Nunca exerceu funções executivas
Durante a sua campanha, Merz criticou fortemente o governo de coligação do Chanceler Olaf Scholz, culpando as suas políticas pela estagnação económica da Alemanha.
Para reanimar a economia, Merz propôs uma série de medidas favoráveis às empresas, incluindo a redução dos impostos sobre as sociedades, a garantia de energia a preços acessíveis e a redução da burocracia.
No entanto, de acordo com Abu-Odeh, Merz vai impulsionar agressivamente o crescimento económico, provavelmente à custa dos trabalhadores e do sistema social.
“Espera-se que aprove leis que reduzam os benefícios sociais, enfraqueçam os direitos dos trabalhadores e minem os sindicatos. Também terá como alvo os progressistas, abrindo caminho para que o AfD e forças de extrema-direita ainda mais radicais ganhem poder.”

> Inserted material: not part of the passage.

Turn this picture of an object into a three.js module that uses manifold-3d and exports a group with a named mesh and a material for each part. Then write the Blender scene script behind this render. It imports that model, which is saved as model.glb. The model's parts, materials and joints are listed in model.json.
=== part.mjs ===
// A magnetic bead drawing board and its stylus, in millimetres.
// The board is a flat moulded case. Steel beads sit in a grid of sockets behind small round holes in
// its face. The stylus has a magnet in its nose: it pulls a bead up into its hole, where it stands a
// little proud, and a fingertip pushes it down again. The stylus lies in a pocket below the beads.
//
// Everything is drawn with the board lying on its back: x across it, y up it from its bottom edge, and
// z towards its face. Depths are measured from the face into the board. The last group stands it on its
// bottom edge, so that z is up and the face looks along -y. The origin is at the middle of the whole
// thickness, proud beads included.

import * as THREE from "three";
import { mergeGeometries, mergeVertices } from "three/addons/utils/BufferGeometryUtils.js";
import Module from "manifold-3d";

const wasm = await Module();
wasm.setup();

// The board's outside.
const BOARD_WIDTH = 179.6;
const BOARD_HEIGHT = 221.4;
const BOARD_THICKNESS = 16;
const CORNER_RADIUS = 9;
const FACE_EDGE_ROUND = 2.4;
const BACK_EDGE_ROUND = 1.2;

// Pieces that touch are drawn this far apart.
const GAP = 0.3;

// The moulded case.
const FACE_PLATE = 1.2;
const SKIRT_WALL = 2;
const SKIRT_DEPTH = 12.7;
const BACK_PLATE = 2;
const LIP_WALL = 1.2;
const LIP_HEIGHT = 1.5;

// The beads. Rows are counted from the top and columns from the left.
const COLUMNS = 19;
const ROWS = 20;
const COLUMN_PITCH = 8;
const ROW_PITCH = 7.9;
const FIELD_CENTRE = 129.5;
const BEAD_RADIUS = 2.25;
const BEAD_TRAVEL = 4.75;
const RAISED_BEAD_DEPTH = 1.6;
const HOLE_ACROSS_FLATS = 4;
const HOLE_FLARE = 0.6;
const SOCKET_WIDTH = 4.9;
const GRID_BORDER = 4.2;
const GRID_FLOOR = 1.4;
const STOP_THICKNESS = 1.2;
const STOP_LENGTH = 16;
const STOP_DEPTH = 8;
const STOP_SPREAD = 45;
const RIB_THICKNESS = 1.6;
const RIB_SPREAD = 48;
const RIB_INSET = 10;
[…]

O seu mandato como Presidente da BlackRock Alemanha, de 2016 a 2020, é especialmente controverso, com os políticos de esquerda a argumentarem que os seus laços estreitos com as empresas multinacionais e o sector financeiro podem levá-lo a dar prioridade aos grupos de pressão em detrimento do bem-estar público.
Os comentadores também lançaram dúvidas sobre as credenciais de liderança de Merz. Apesar da sua longa carreira política e do seu passado empresarial, Merz nunca ocupou um cargo executivo - nem como líder de um estado nem como ministro federal.

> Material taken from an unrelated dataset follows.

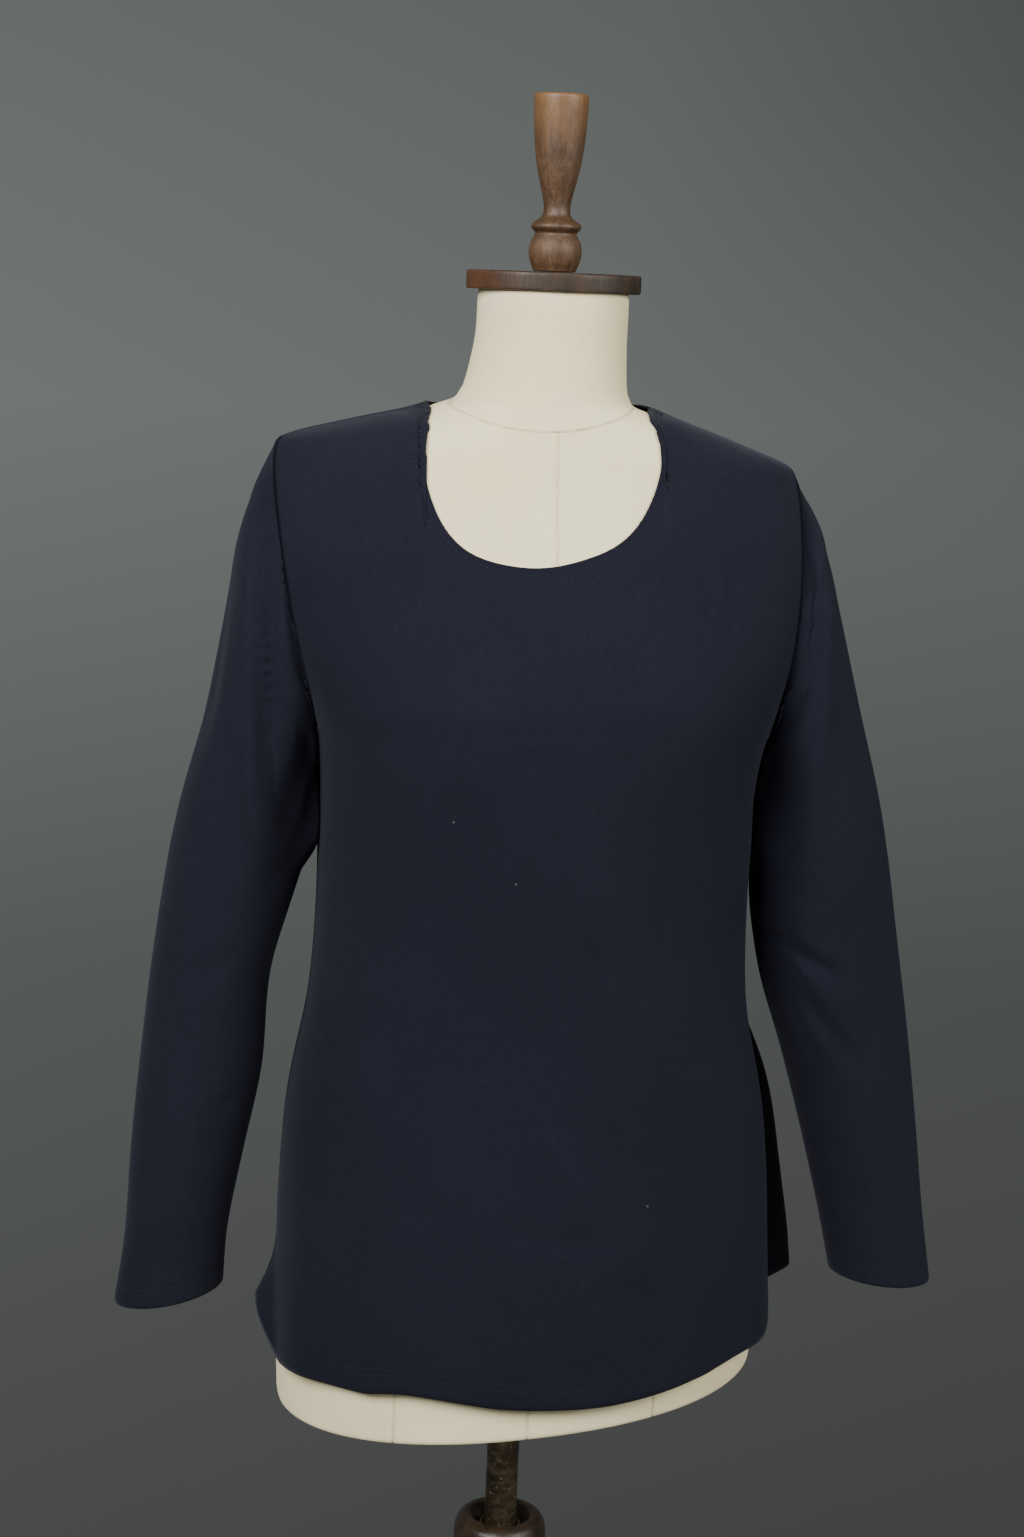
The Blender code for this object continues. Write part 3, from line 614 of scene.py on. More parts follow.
# Finial: a brown stained wooden handle, turned as a flared spindle over a collar and a ball.
# The form is lifted by it, so the flare and the ball are polished by hands.
FINIAL_FOOT = 1.5141
finial_outline = (
    (0.0136, 0.0), (0.0142, 0.0005), (0.0146, 0.0022), (0.0165, 0.006), (0.0176, 0.011),
    (0.0177, 0.015), (0.0168, 0.019), (0.015, 0.0222), (0.0139, 0.024), (0.0137, 0.025),
    (0.0142, 0.0259), (0.0156, 0.027), (0.0167, 0.0284), (0.0168, 0.0296), (0.0162, 0.031),
    (0.0142, 0.0325), (0.0118, 0.0341), (0.01, 0.0355), (0.009, 0.0375), (0.0086, 0.0415),
    (0.0094, 0.0465), (0.0108, 0.052), (0.0128, 0.06), (0.0148, 0.069), (0.0161, 0.078),
    (0.017, 0.088), (0.0177, 0.1), (0.01795, 0.1085), (0.01798, 0.1118), (0.0177, 0.1132),
    (0.0169, 0.1139), (0.015, 0.1142), (0.008, 0.1142),
)
finial_wood = wood_finish(
    "brown finial wood",
    (0.04, 0.019, 0.008),
    (0.105, 0.052, 0.022),
    (0.28, 0.16, 0.075),
    fineness=210.0,
    roughness=0.55,
    edge_wear=0.9,
)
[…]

Como a maioria dos grandes partidos adopta cada vez mais políticas anti-imigração, muitas minorias na Alemanha sentem-se politicamente não representadas.
“Merz representa tudo o que muitos na Alemanha temem e não há alternativas reais”, diz Abu-Odeh.
“Não havia nenhum partido que nos representasse verdadeiramente; havia apenas um bloco unificado anti-migrante que se estendia desde o Partido da Esquerda até à AfD.
“Estamos a passar por um período difícil, mas, em muitos aspectos, é apenas uma continuação do que já viviamos.”